Obwohl an meinem Laptop seit geraumer Zeit ein Zettel “Kein historischhes Präsens” klebt, sind die Tempi und Modi in meiner Masterarbeit ein fürchterliches Durcheinander. Also sitze ich jetzt da und ackere mich in der Dudengrammatik durch das Kapitel “Die Funktionen der (einfachen und mehrteiligen) Verbformen”. Bisher habe ich dabei gelernt, dass es im Konjunktiv schwierig wird zeitliche Bezüge zu differenzieren. Dabei wäre für meinen Text durchaus wichtig. Schließlich arbeite ich historisch und muss immer wieder Quellen zitieren, was ich üblicherweise in der indirekten Rede, also im Konjunktiv tue. Dabei wäre es schön, wenn ich dabei auch nach Tempus differenzieren könnte.

Ich glaube übrigens, dass die große Beliebtheit des historischen Präsens (= über ein historisches Phänomen wird im Präsens geschrieben) darauf zurück zu führen ist, dass es die Tempusverwendung so viel einfaher macht, weil es stärker der gesprochenen Alltagssprache entspricht, in der sich die Autorinnen sicherer fühlen, als in der Schriftsprache.

Dann wiederum macht der Duden auch deutlich, weshalb es eigentlich doch sinnvoll wäre in erzählenden und wissenschaftlichen Texten das Präteritum zu verwenden:

Verständlich wird auch, dass das Präteritum das typische Tempus des Erzählens ist. Erzählen im nicht fiktionalen Sinne kann der Sprecher nur das, was von seinem Jetzt aus betrachtet festliegt und sich überblicken lässt – das heißt, Gegebenheiten in der Vergangenheit. Wenn nichts dagegen spricht, zeigt das Präteritum […] mithin nicht nur Vergangenheits-, sondern auch Wirklichkeitsbezug (“Faktizität”) an. (Duden. Die Grammatik S. 504)
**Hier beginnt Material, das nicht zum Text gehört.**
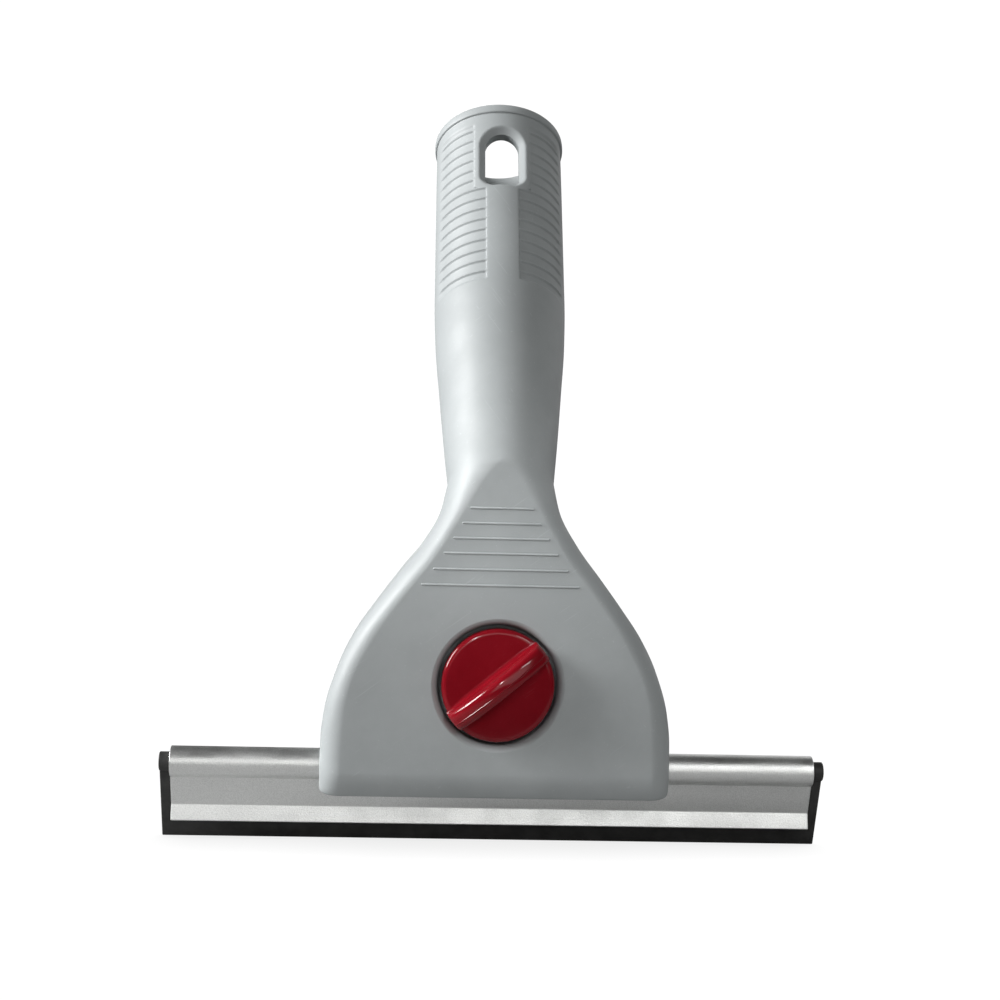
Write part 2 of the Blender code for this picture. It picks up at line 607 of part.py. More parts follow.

Mal abgesehen davon, dass ich das Wort “Faktizität” einfach gerne mag, sagt dieser Satz auch etwas ganz Großartiges: Wenn ich mich in einem Text mit dem Präteritum ausdrücke, signalisiert die Sprache allein durch die Grammatik, dass etwas Wirklich und Echt ist. Das heißt auch, dass ich meinem Text allein durch die Verwendung des Präteritums mehr Nachdruck verleihen kann.